-- BEGIN Material --

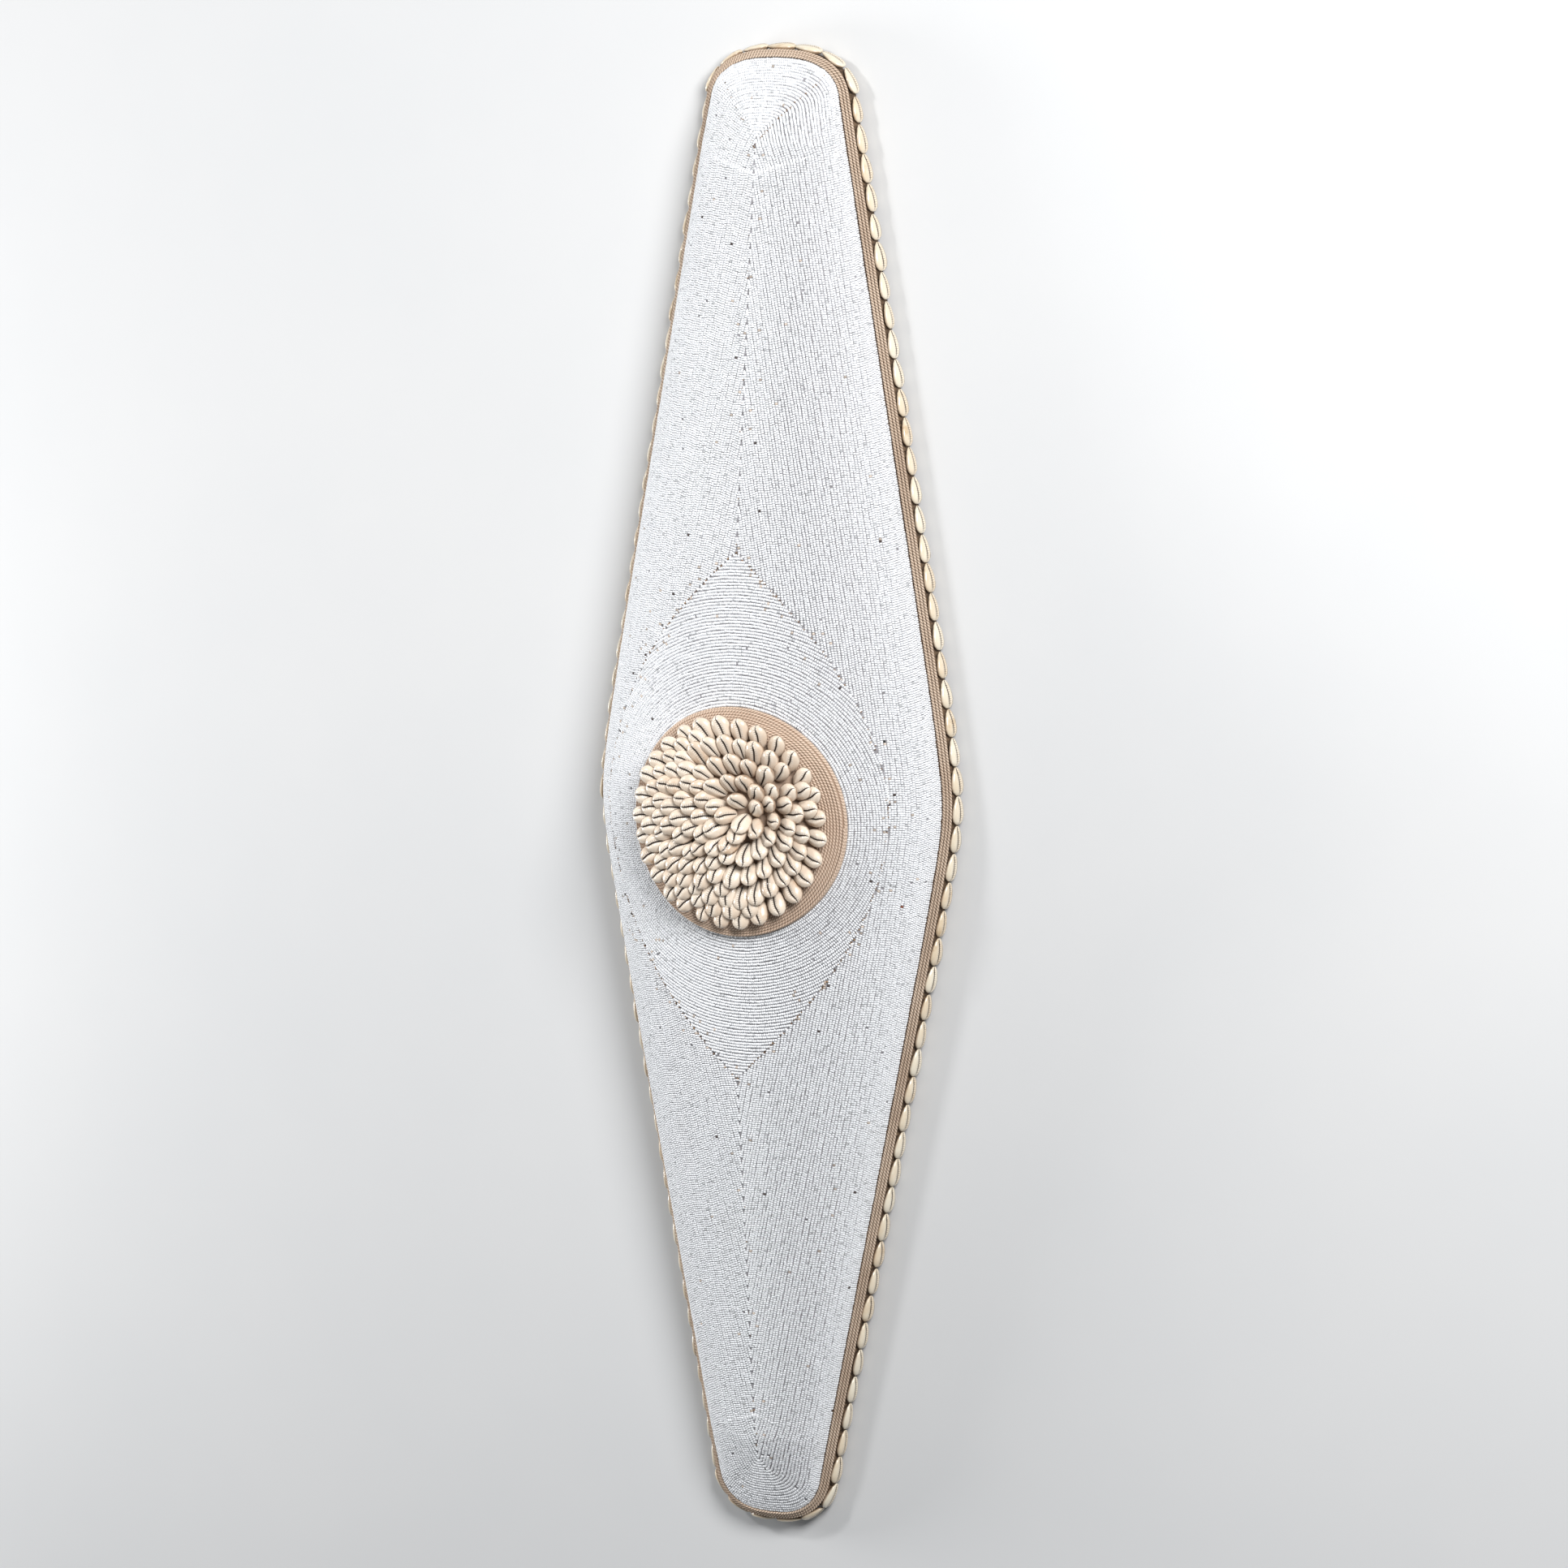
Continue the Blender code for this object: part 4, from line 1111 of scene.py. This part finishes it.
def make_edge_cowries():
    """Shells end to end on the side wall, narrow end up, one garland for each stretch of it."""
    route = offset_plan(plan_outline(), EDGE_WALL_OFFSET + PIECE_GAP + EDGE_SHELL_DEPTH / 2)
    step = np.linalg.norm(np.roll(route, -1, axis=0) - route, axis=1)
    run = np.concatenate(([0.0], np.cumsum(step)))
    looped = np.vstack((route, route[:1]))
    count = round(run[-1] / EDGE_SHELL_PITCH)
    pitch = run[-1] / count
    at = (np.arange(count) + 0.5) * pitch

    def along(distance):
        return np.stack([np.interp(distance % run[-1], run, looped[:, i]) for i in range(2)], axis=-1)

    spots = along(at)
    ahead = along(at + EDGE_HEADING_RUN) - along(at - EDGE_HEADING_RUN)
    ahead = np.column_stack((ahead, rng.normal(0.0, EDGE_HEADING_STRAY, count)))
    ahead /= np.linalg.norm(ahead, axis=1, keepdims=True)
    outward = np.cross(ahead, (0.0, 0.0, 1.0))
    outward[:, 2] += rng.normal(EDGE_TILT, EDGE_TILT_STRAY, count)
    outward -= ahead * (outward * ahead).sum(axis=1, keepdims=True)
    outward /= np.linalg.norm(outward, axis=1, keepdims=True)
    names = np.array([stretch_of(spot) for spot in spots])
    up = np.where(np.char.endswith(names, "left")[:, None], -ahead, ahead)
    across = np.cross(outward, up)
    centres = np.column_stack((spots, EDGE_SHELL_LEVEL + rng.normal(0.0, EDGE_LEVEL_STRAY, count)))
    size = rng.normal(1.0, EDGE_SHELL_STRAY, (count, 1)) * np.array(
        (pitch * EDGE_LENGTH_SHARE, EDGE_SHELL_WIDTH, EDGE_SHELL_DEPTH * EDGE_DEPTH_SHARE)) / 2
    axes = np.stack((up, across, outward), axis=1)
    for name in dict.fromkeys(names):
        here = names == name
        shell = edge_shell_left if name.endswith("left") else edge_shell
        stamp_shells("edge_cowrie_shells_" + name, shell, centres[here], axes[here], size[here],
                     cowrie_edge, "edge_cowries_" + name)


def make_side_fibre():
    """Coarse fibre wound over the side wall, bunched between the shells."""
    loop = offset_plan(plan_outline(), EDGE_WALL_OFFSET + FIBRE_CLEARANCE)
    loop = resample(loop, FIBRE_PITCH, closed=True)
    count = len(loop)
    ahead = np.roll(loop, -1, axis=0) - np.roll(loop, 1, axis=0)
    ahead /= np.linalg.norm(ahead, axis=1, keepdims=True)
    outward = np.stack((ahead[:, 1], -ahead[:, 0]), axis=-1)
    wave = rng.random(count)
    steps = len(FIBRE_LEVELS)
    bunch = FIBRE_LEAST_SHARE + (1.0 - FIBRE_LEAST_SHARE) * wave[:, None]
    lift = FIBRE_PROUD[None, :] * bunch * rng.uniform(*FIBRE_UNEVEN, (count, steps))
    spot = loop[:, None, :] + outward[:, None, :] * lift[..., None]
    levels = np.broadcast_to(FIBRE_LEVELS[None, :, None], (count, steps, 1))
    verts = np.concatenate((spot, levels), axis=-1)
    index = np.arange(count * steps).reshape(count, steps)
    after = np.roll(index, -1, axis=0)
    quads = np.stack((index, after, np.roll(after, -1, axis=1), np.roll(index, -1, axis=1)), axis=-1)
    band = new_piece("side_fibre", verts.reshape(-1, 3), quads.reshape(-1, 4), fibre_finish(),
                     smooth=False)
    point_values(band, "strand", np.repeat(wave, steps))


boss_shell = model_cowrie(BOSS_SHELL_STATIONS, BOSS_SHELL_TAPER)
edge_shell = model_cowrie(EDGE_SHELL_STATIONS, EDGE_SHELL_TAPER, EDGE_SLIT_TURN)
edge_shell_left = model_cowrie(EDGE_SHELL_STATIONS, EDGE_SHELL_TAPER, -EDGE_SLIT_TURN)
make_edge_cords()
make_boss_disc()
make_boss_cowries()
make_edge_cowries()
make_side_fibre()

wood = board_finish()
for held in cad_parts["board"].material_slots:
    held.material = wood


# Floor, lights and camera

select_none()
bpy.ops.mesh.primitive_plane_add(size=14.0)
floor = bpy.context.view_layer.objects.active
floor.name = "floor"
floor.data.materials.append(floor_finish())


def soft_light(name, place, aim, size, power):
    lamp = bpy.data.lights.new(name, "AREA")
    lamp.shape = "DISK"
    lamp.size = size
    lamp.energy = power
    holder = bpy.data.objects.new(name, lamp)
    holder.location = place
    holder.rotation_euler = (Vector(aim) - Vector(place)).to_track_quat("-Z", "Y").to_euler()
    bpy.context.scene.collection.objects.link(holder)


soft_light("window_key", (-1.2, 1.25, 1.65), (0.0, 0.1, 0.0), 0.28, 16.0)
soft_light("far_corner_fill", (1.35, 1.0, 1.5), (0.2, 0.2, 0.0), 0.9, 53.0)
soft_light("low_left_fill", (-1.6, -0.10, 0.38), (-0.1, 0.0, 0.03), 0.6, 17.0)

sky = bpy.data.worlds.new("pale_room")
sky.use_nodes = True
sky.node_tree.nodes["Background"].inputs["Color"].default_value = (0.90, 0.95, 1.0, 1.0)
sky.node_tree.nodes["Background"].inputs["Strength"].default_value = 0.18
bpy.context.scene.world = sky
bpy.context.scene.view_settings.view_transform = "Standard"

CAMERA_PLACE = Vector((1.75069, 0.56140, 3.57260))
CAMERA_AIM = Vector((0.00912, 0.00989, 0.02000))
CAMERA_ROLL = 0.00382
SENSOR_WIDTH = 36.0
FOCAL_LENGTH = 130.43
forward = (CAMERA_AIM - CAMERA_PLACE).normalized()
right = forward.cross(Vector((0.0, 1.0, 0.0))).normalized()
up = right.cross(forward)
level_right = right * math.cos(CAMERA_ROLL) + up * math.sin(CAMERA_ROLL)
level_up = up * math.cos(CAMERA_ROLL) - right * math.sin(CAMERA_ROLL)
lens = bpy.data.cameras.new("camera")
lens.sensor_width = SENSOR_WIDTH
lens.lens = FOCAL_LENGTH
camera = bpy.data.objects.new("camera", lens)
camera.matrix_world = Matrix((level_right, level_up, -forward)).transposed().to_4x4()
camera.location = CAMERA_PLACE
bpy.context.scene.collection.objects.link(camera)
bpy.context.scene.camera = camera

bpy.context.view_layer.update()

-- END Material --

Do this: Exactly repeat the lines above, from the opening line through the one with "return np.stack([np.interp(distance %", and include nothing else.

Exercise answer:
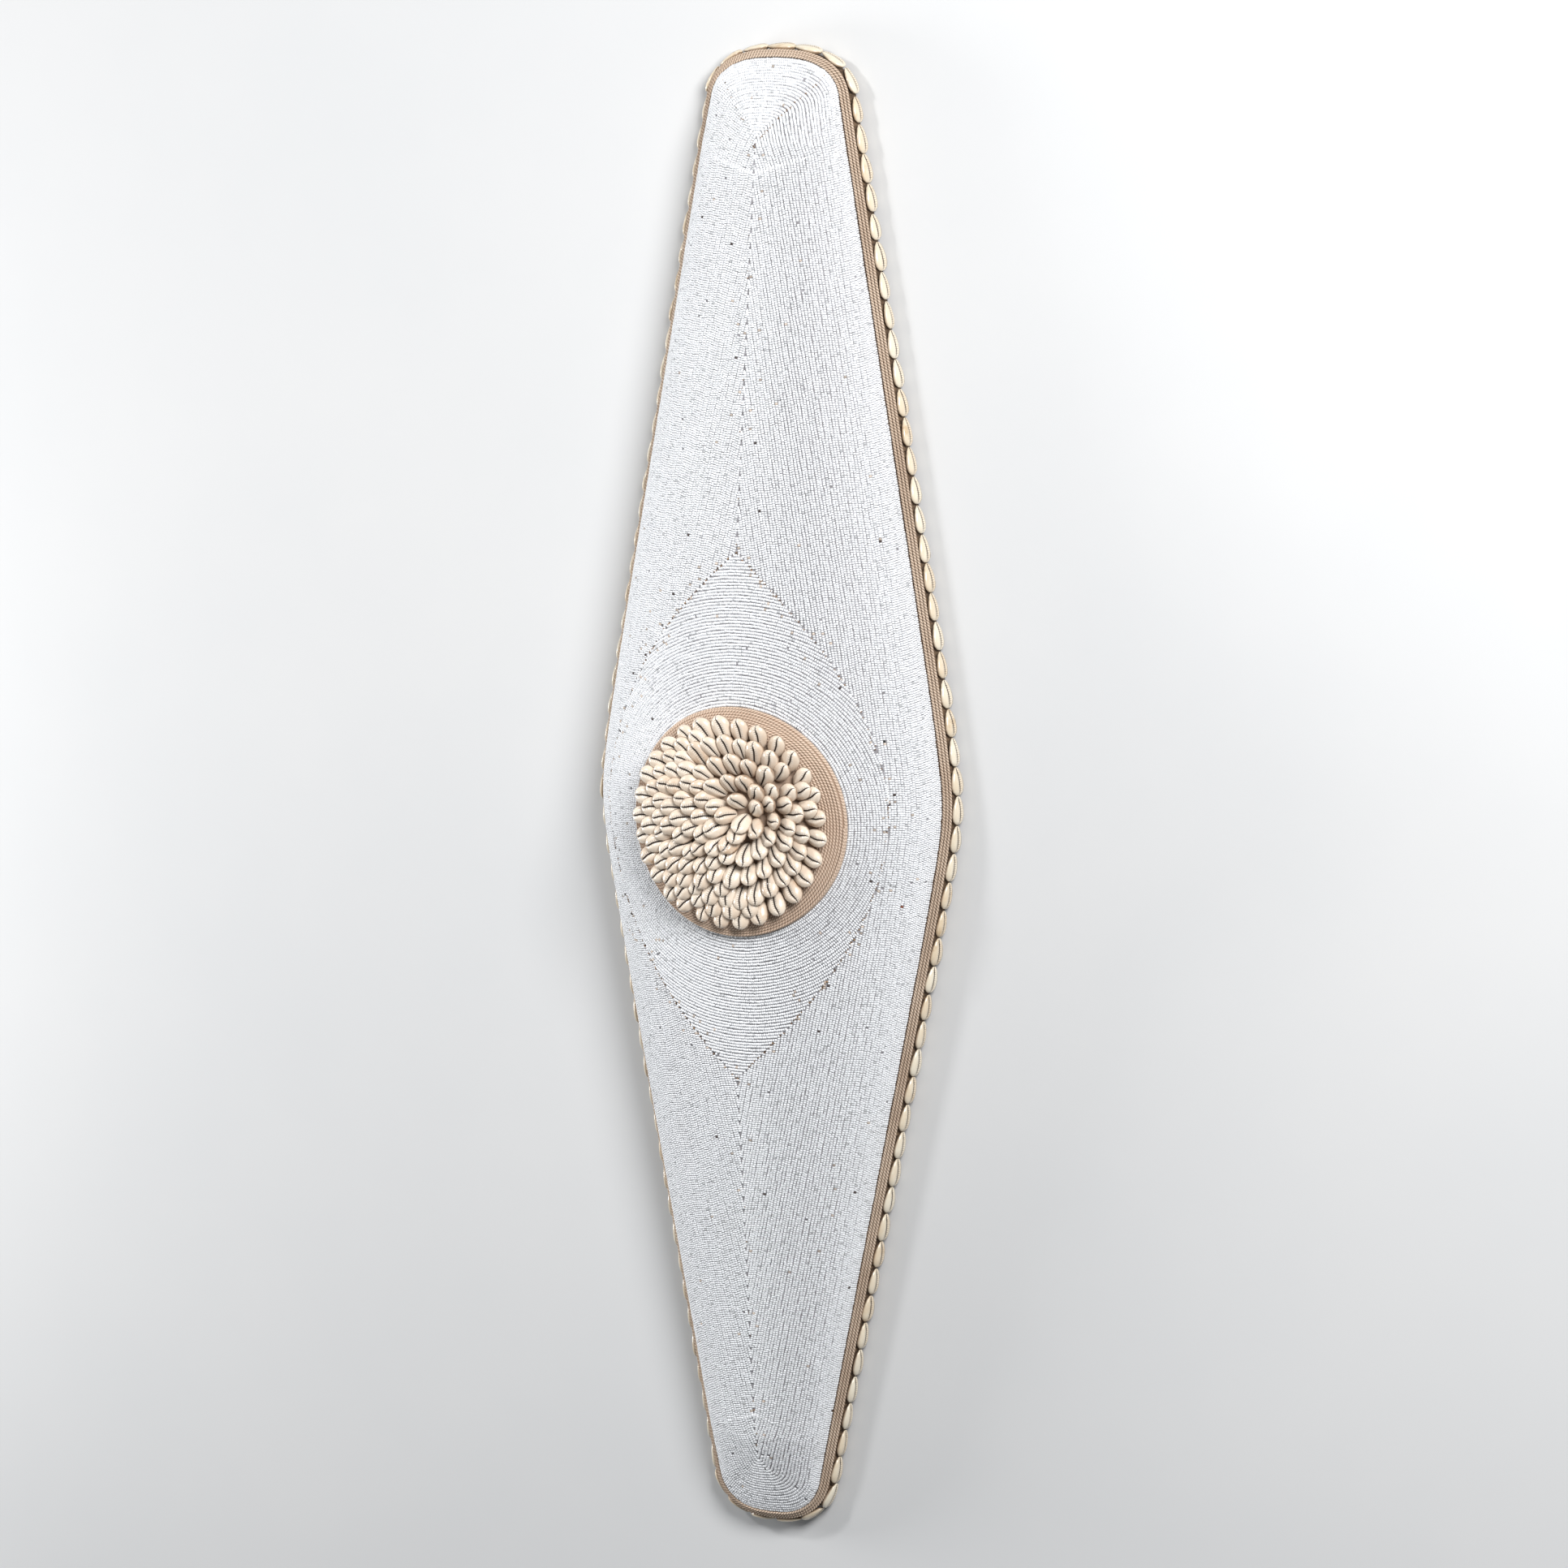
Continue the Blender code for this object: part 4, from line 1111 of scene.py. This part finishes it.
def make_edge_cowries():
    """Shells end to end on the side wall, narrow end up, one garland for each stretch of it."""
    route = offset_plan(plan_outline(), EDGE_WALL_OFFSET + PIECE_GAP + EDGE_SHELL_DEPTH / 2)
    step = np.linalg.norm(np.roll(route, -1, axis=0) - route, axis=1)
    run = np.concatenate(([0.0], np.cumsum(step)))
    looped = np.vstack((route, route[:1]))
    count = round(run[-1] / EDGE_SHELL_PITCH)
    pitch = run[-1] / count
    at = (np.arange(count) + 0.5) * pitch

    def along(distance):
        return np.stack([np.interp(distance % run[-1], run, looped[:, i]) for i in range(2)], axis=-1)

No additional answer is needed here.